**Stated goal**
Below is a listing to write out in full, exactly as given, without its pictures.

══ Records for the task

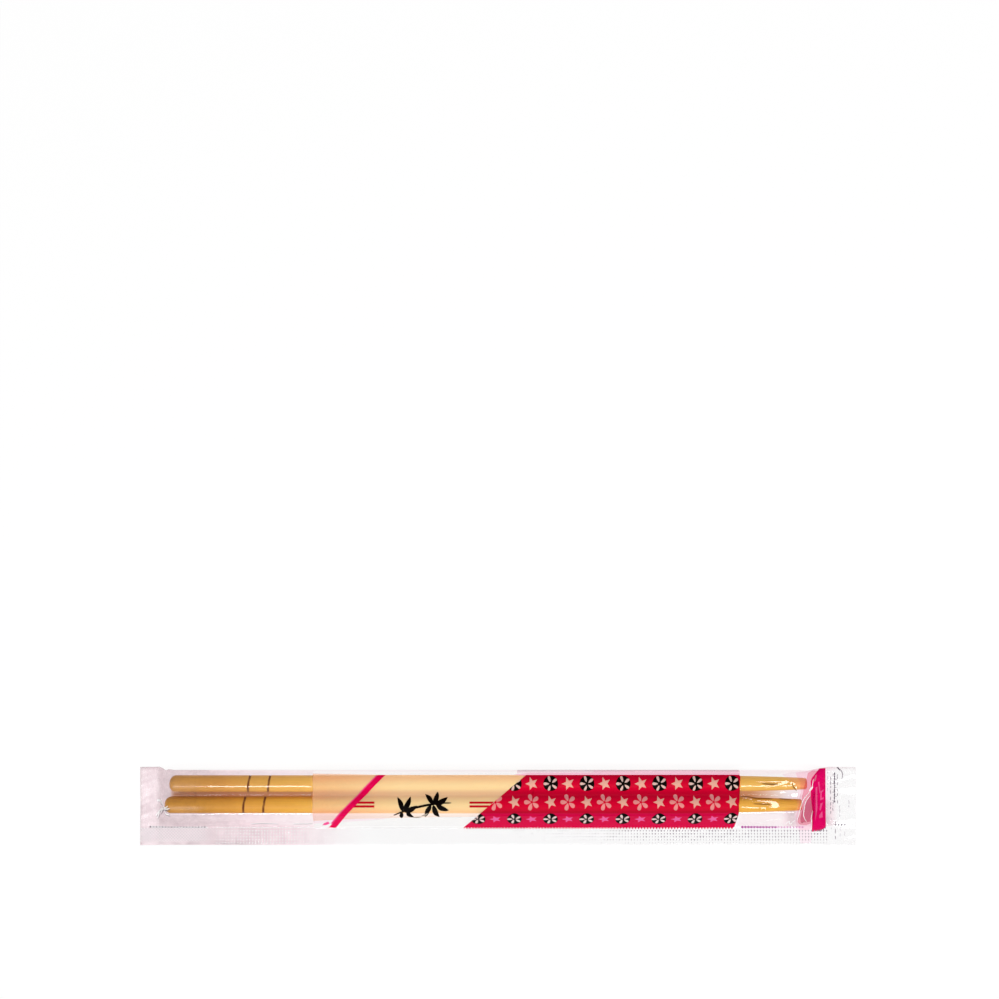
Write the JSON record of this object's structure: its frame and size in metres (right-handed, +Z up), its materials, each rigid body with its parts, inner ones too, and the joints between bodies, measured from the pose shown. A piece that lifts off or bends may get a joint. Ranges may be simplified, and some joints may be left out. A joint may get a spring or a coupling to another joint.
{
  "type": "wrapped disposable chopsticks",
  "caption": "Round bamboo chopsticks side by side in a clear printed film packet that is folded lengthwise and crimp-sealed along one edge and across each end.",
  "frame": {"origin": "on the surface that the packet lies on, under the middle of its outline", "axes": "+X from the sticks' heads to their tips, +Y from the long seal to the folded edge, +Z up through the printed front"},
  "size_m": [0.226, 0.0246, 0.0056],
  "materials": {
    "bamboo": "smooth sanded bamboo with scorched rings",
    "film": "glossy clear film, printed on its front"
  },
  "bodies": {
    "root": {"chopstick_front": "bamboo", "chopstick_rear": "bamboo", "film_sleeve": "film"}
  },
  "joints": []
}
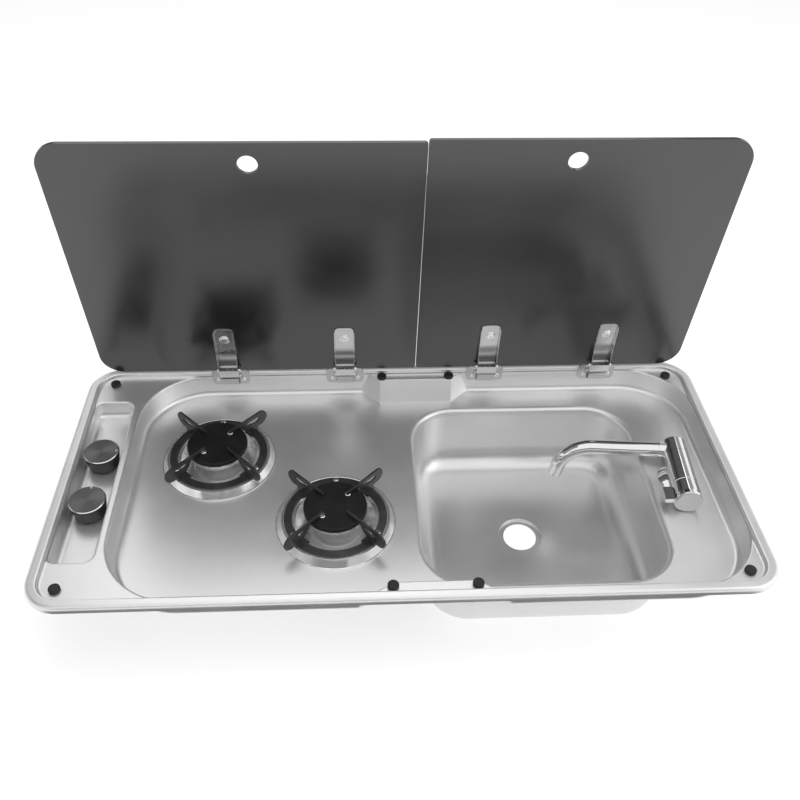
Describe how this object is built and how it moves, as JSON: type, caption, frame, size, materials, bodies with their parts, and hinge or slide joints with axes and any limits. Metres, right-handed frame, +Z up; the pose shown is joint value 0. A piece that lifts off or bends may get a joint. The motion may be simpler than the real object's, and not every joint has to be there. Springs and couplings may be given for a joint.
{
  "type": "hob and sink unit",
  "caption": "Built-in steel unit with a recessed gas hob, a round-cornered sink bowl, a folding tap and dark glass lids on friction hinges.",
  "frame": {"origin": "middle of the panel on the worktop plane, where the rim's seal rests", "axes": "+X along the long side towards the tap, +Y to the lids' hinge side, +Z up"},
  "size_m": [0.775, 0.365, 0.463],
  "materials": {
    "pressed_steel": "satin stainless steel",
    "bowl_steel": "satin stainless steel",
    "seal_rubber": "matt foam rubber",
    "pad_rubber": "matt black rubber",
    "tray_steel": "bright stainless steel",
    "burner_alloy": "cast aluminium",
    "crown_alloy": "turned aluminium",
    "cap_enamel": "satin black enamel",
    "support_enamel": "satin black enamel",
    "bright_screws": "bright zinc plate",
    "brass": "turned brass",
    "knob_black": "matt black",
    "knob_metal": "dark anodised",
    "pipe_steel": "zinc plated tube",
    "copper": "drawn copper tube",
    "tap_chrome": "polished chrome",
    "satin_chrome": "satin chrome",
    "smoked_glass": "dark smoked, polished",
    "hinge_steel": "polished stainless steel",
    "pin_steel": "bright steel",
    "cap_metal": "satin grey"
  },
  "bodies": {
    "unit": {"top_panel": "pressed_steel", "sink_bowl": "bowl_steel", "rim_gasket": "seal_rubber", "lid_pads": "pad_rubber", "rear_drip_tray": "tray_steel", "rear_burner_body": "burner_alloy", "rear_burner_crown": "crown_alloy", "rear_burner_cap": "cap_enamel", "rear_cap_screws": "bright_screws", "rear_pan_support": "support_enamel", "rear_support_screws": "bright_screws", "rear_thermocouple": "brass", "rear_jet": "brass", "front_drip_tray": "tray_steel", "front_burner_body": "burner_alloy", "front_burner_crown": "crown_alloy", "front_burner_cap": "cap_enamel", "front_cap_screws": "bright_screws", "front_pan_support": "support_enamel", "front_support_screws": "bright_screws", "front_thermocouple": "brass", "front_jet": "brass", "rear_gas_valve": "brass", "front_gas_valve": "brass", "gas_manifold": "pipe_steel", "gas_inlet": "copper", "rear_gas_tube": "copper", "front_gas_tube": "copper", "tap_rosette": "tap_chrome", "tap_body": "tap_chrome", "tap_shank": "brass", "tap_washer": "pad_rubber", "tap_nut": "brass", "tap_inlet_tail": "copper", "hinge_bases": "hinge_steel", "hinge_pivot_pins": "pin_steel", "hinge_base_screws": "bright_screws"},
    "left_lid": {"left_lid_glass": "smoked_glass", "left_hinge_straps": "hinge_steel", "left_cross_pins": "pin_steel", "left_strap_screws": "bright_screws", "left_glass_caps": "cap_metal"},
    "right_lid": {"right_lid_glass": "smoked_glass", "right_hinge_straps": "hinge_steel", "right_cross_pins": "pin_steel", "right_strap_screws": "bright_screws", "right_glass_caps": "cap_metal"},
    "rear_push": {"rear_push_rod": "bright_screws"},
    "rear_turn": {"rear_spindle": "bright_screws", "rear_knob": "knob_black", "rear_knob_disc": "knob_metal"},
    "front_push": {"front_push_rod": "bright_screws"},
    "front_turn": {"front_spindle": "bright_screws", "front_knob": "knob_black", "front_knob_disc": "knob_metal"},
    "spout": {"spout_collar": "tap_chrome", "tap_spout": "tap_chrome"},
    "handle": {"tap_handle": "tap_chrome", "handle_disc": "satin_chrome"}
  },
  "joints": [
    {"name": "left_lid_hinge", "type": "hinge", "parent": "unit", "child": "left_lid", "pos_m": [-0.13785, 0.168, 0.007], "axis": [-1, 0, 0], "range_deg": [-83.3, 6.7]},
    {"name": "right_lid_hinge", "type": "hinge", "parent": "unit", "child": "right_lid", "pos_m": [0.1925, 0.168, 0.007], "axis": [-1, 0, 0], "range_deg": [-84.1, 5.9]},
    {"name": "rear_knob_push", "type": "slide", "parent": "unit", "child": "rear_push", "axis": [0, 0, -1], "range_m": [0, 0.0025], "stiffness_N_per_m": 1500, "springref_m": -0.001},
    {"name": "rear_knob_turn", "type": "hinge", "parent": "rear_push", "child": "rear_turn", "pos_m": [-0.35, 0.0375, 0], "axis": [0, 0, 1], "range_deg": [0, 210]},
    {"name": "front_knob_push", "type": "slide", "parent": "unit", "child": "front_push", "axis": [0, 0, -1], "range_m": [0, 0.0025], "stiffness_N_per_m": 1500, "springref_m": -0.001},
    {"name": "front_knob_turn", "type": "hinge", "parent": "front_push", "child": "front_turn", "pos_m": [-0.35, -0.0375, 0], "axis": [0, 0, 1], "range_deg": [0, 210]},
    {"name": "spout_fold", "type": "hinge", "parent": "unit", "child": "spout", "pos_m": [0.3355, 0.043, -0.0095], "axis": [0.0837, 0.9965, 0], "range_deg": [0, 75]},
    {"name": "handle_turn", "type": "hinge", "parent": "unit", "child": "handle", "pos_m": [0.3355, 0.043, -0.0095], "axis": [0.0837, 0.9965, 0], "range_deg": [0, 60]}
  ]
}
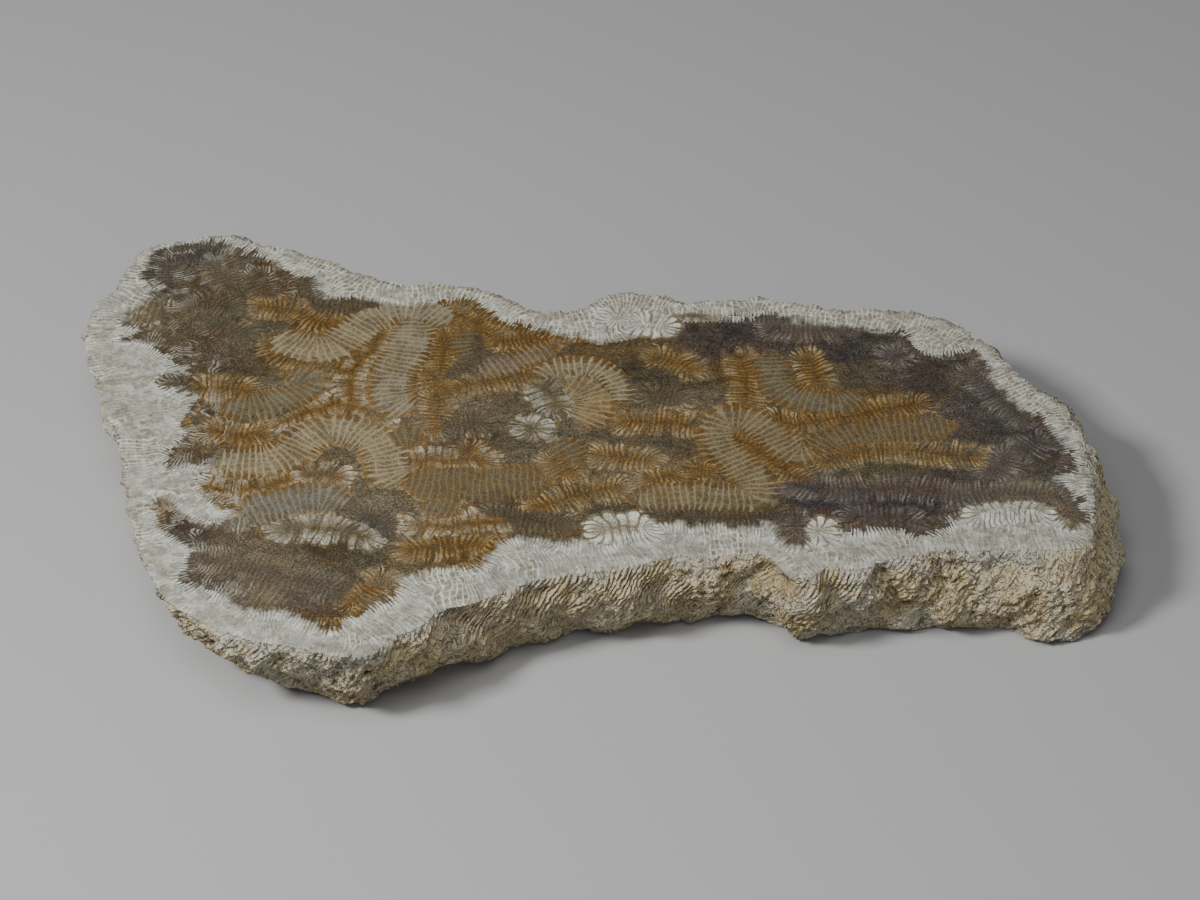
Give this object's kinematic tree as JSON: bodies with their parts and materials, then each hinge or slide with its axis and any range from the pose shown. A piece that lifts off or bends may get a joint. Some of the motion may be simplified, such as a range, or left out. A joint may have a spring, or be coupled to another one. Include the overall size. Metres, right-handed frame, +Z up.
{
  "type": "fossil brain coral slab",
  "caption": "Slab of fossil brain coral with a flat polished upper face, a flat sawn base to rest on and rough weathered sides.",
  "frame": {"origin": "centre of the overall bounding box in plan, on the flat sawn base", "axes": "+X along the slab's length towards its narrow end, +Y across it towards its hollow back edge, +Z up out of the polished face"},
  "size_m": [0.245, 0.1544, 0.024],
  "materials": {
    "coral_stone": "silicified coral stone: glossy polished upper face with brown, amber and grey coral pattern and a chalky white rim, matt cream weathered sides, matt sawn base"
  },
  "bodies": {
    "root": {"coral_slab": "coral_stone"}
  },
  "joints": []
}
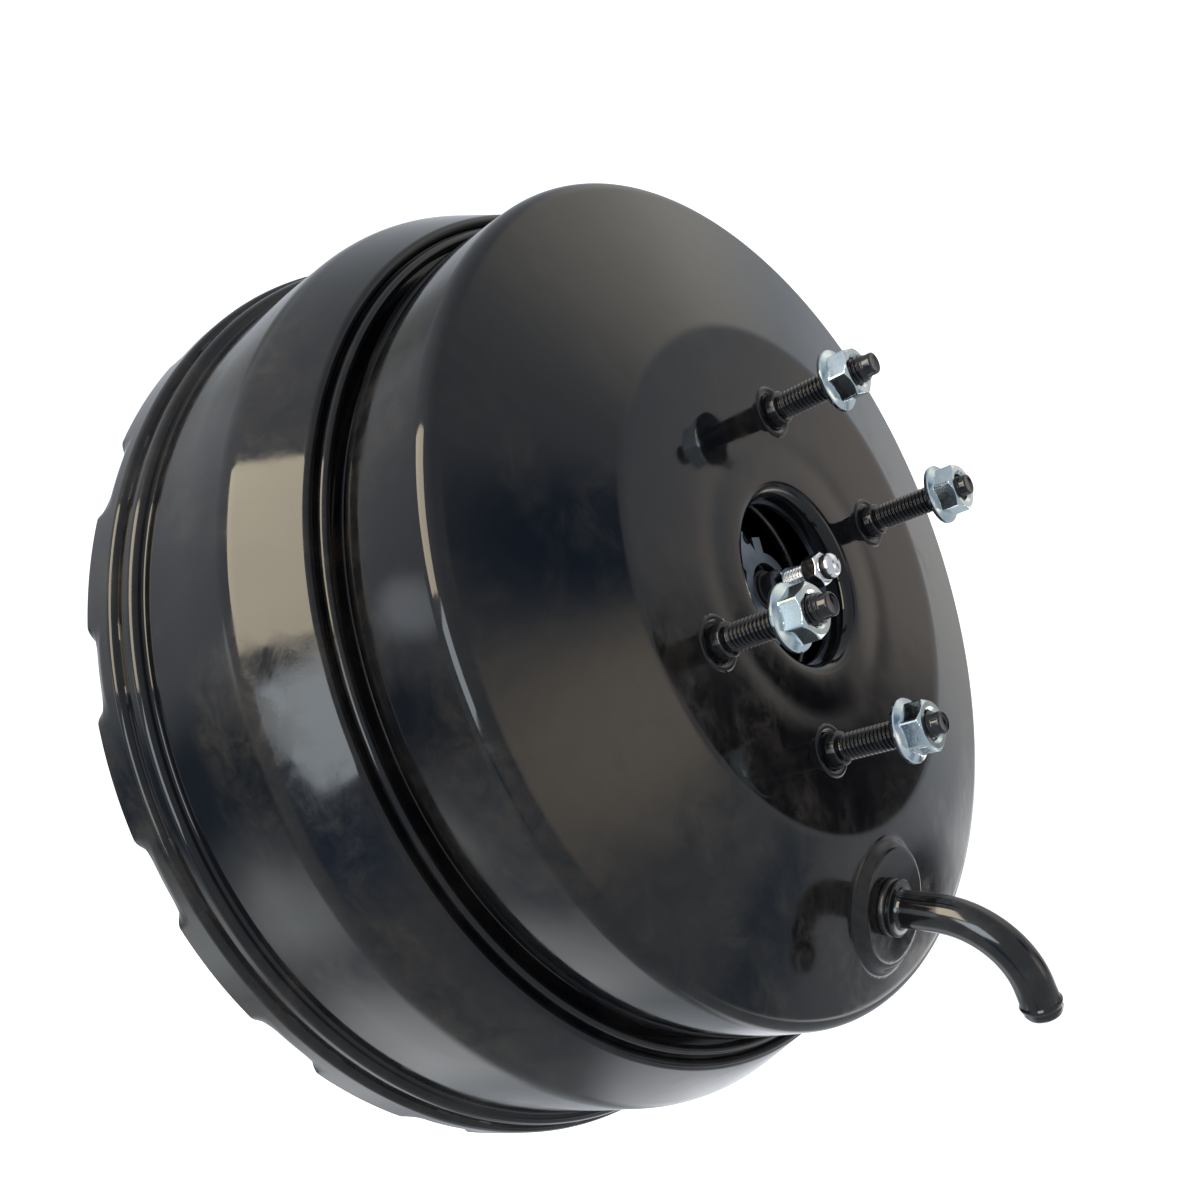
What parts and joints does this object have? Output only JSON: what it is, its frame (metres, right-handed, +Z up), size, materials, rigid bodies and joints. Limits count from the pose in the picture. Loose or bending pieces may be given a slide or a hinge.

════

**Answer to this exercise**
Write the JSON record of this object's structure: its frame and size in metres (right-handed, +Z up), its materials, each rigid body with its parts, inner ones too, and the joints between bodies, measured from the pose shown. A piece that lifts off or bends may get a joint. Ranges may be simplified, and some joints may be left out. A joint may get a spring or a coupling to another joint.
{
  "type": "wrapped disposable chopsticks",
  "caption": "Round bamboo chopsticks side by side in a clear printed film packet that is folded lengthwise and crimp-sealed along one edge and across each end.",
  "frame": {"origin": "on the surface that the packet lies on, under the middle of its outline", "axes": "+X from the sticks' heads to their tips, +Y from the long seal to the folded edge, +Z up through the printed front"},
  "size_m": [0.226, 0.0246, 0.0056],
  "materials": {
    "bamboo": "smooth sanded bamboo with scorched rings",
    "film": "glossy clear film, printed on its front"
  },
  "bodies": {
    "root": {"chopstick_front": "bamboo", "chopstick_rear": "bamboo", "film_sleeve": "film"}
  },
  "joints": []
}
Describe how this object is built and how it moves, as JSON: type, caption, frame, size, materials, bodies with their parts, and hinge or slide joints with axes and any limits. Metres, right-handed frame, +Z up; the pose shown is joint value 0. A piece that lifts off or bends may get a joint. The motion may be simpler than the real object's, and not every joint has to be there. Springs and couplings may be given for a joint.
{
  "type": "hob and sink unit",
  "caption": "Built-in steel unit with a recessed gas hob, a round-cornered sink bowl, a folding tap and dark glass lids on friction hinges.",
  "frame": {"origin": "middle of the panel on the worktop plane, where the rim's seal rests", "axes": "+X along the long side towards the tap, +Y to the lids' hinge side, +Z up"},
  "size_m": [0.775, 0.365, 0.463],
  "materials": {
    "pressed_steel": "satin stainless steel",
    "bowl_steel": "satin stainless steel",
    "seal_rubber": "matt foam rubber",
    "pad_rubber": "matt black rubber",
    "tray_steel": "bright stainless steel",
    "burner_alloy": "cast aluminium",
    "crown_alloy": "turned aluminium",
    "cap_enamel": "satin black enamel",
    "support_enamel": "satin black enamel",
    "bright_screws": "bright zinc plate",
    "brass": "turned brass",
    "knob_black": "matt black",
    "knob_metal": "dark anodised",
    "pipe_steel": "zinc plated tube",
    "copper": "drawn copper tube",
    "tap_chrome": "polished chrome",
    "satin_chrome": "satin chrome",
    "smoked_glass": "dark smoked, polished",
    "hinge_steel": "polished stainless steel",
    "pin_steel": "bright steel",
    "cap_metal": "satin grey"
  },
  "bodies": {
    "unit": {"top_panel": "pressed_steel", "sink_bowl": "bowl_steel", "rim_gasket": "seal_rubber", "lid_pads": "pad_rubber", "rear_drip_tray": "tray_steel", "rear_burner_body": "burner_alloy", "rear_burner_crown": "crown_alloy", "rear_burner_cap": "cap_enamel", "rear_cap_screws": "bright_screws", "rear_pan_support": "support_enamel", "rear_support_screws": "bright_screws", "rear_thermocouple": "brass", "rear_jet": "brass", "front_drip_tray": "tray_steel", "front_burner_body": "burner_alloy", "front_burner_crown": "crown_alloy", "front_burner_cap": "cap_enamel", "front_cap_screws": "bright_screws", "front_pan_support": "support_enamel", "front_support_screws": "bright_screws", "front_thermocouple": "brass", "front_jet": "brass", "rear_gas_valve": "brass", "front_gas_valve": "brass", "gas_manifold": "pipe_steel", "gas_inlet": "copper", "rear_gas_tube": "copper", "front_gas_tube": "copper", "tap_rosette": "tap_chrome", "tap_body": "tap_chrome", "tap_shank": "brass", "tap_washer": "pad_rubber", "tap_nut": "brass", "tap_inlet_tail": "copper", "hinge_bases": "hinge_steel", "hinge_pivot_pins": "pin_steel", "hinge_base_screws": "bright_screws"},
    "left_lid": {"left_lid_glass": "smoked_glass", "left_hinge_straps": "hinge_steel", "left_cross_pins": "pin_steel", "left_strap_screws": "bright_screws", "left_glass_caps": "cap_metal"},
    "right_lid": {"right_lid_glass": "smoked_glass", "right_hinge_straps": "hinge_steel", "right_cross_pins": "pin_steel", "right_strap_screws": "bright_screws", "right_glass_caps": "cap_metal"},
    "rear_push": {"rear_push_rod": "bright_screws"},
    "rear_turn": {"rear_spindle": "bright_screws", "rear_knob": "knob_black", "rear_knob_disc": "knob_metal"},
    "front_push": {"front_push_rod": "bright_screws"},
    "front_turn": {"front_spindle": "bright_screws", "front_knob": "knob_black", "front_knob_disc": "knob_metal"},
    "spout": {"spout_collar": "tap_chrome", "tap_spout": "tap_chrome"},
    "handle": {"tap_handle": "tap_chrome", "handle_disc": "satin_chrome"}
  },
  "joints": [
    {"name": "left_lid_hinge", "type": "hinge", "parent": "unit", "child": "left_lid", "pos_m": [-0.13785, 0.168, 0.007], "axis": [-1, 0, 0], "range_deg": [-83.3, 6.7]},
    {"name": "right_lid_hinge", "type": "hinge", "parent": "unit", "child": "right_lid", "pos_m": [0.1925, 0.168, 0.007], "axis": [-1, 0, 0], "range_deg": [-84.1, 5.9]},
    {"name": "rear_knob_push", "type": "slide", "parent": "unit", "child": "rear_push", "axis": [0, 0, -1], "range_m": [0, 0.0025], "stiffness_N_per_m": 1500, "springref_m": -0.001},
    {"name": "rear_knob_turn", "type": "hinge", "parent": "rear_push", "child": "rear_turn", "pos_m": [-0.35, 0.0375, 0], "axis": [0, 0, 1], "range_deg": [0, 210]},
    {"name": "front_knob_push", "type": "slide", "parent": "unit", "child": "front_push", "axis": [0, 0, -1], "range_m": [0, 0.0025], "stiffness_N_per_m": 1500, "springref_m": -0.001},
    {"name": "front_knob_turn", "type": "hinge", "parent": "front_push", "child": "front_turn", "pos_m": [-0.35, -0.0375, 0], "axis": [0, 0, 1], "range_deg": [0, 210]},
    {"name": "spout_fold", "type": "hinge", "parent": "unit", "child": "spout", "pos_m": [0.3355, 0.043, -0.0095], "axis": [0.0837, 0.9965, 0], "range_deg": [0, 75]},
    {"name": "handle_turn", "type": "hinge", "parent": "unit", "child": "handle", "pos_m": [0.3355, 0.043, -0.0095], "axis": [0.0837, 0.9965, 0], "range_deg": [0, 60]}
  ]
}
Give this object's kinematic tree as JSON: bodies with their parts and materials, then each hinge or slide with its axis and any range from the pose shown. A piece that lifts off or bends may get a joint. Some of the motion may be simplified, such as a range, or left out. A joint may have a spring, or be coupled to another one. Include the overall size. Metres, right-handed frame, +Z up.
{
  "type": "fossil brain coral slab",
  "caption": "Slab of fossil brain coral with a flat polished upper face, a flat sawn base to rest on and rough weathered sides.",
  "frame": {"origin": "centre of the overall bounding box in plan, on the flat sawn base", "axes": "+X along the slab's length towards its narrow end, +Y across it towards its hollow back edge, +Z up out of the polished face"},
  "size_m": [0.245, 0.1544, 0.024],
  "materials": {
    "coral_stone": "silicified coral stone: glossy polished upper face with brown, amber and grey coral pattern and a chalky white rim, matt cream weathered sides, matt sawn base"
  },
  "bodies": {
    "root": {"coral_slab": "coral_stone"}
  },
  "joints": []
}
What parts and joints does this object have? Output only JSON: what it is, its frame (metres, right-handed, +Z up), size, materials, rigid bodies and joints. Limits count from the pose in the picture. Loose or bending pieces may be given a slide or a hinge.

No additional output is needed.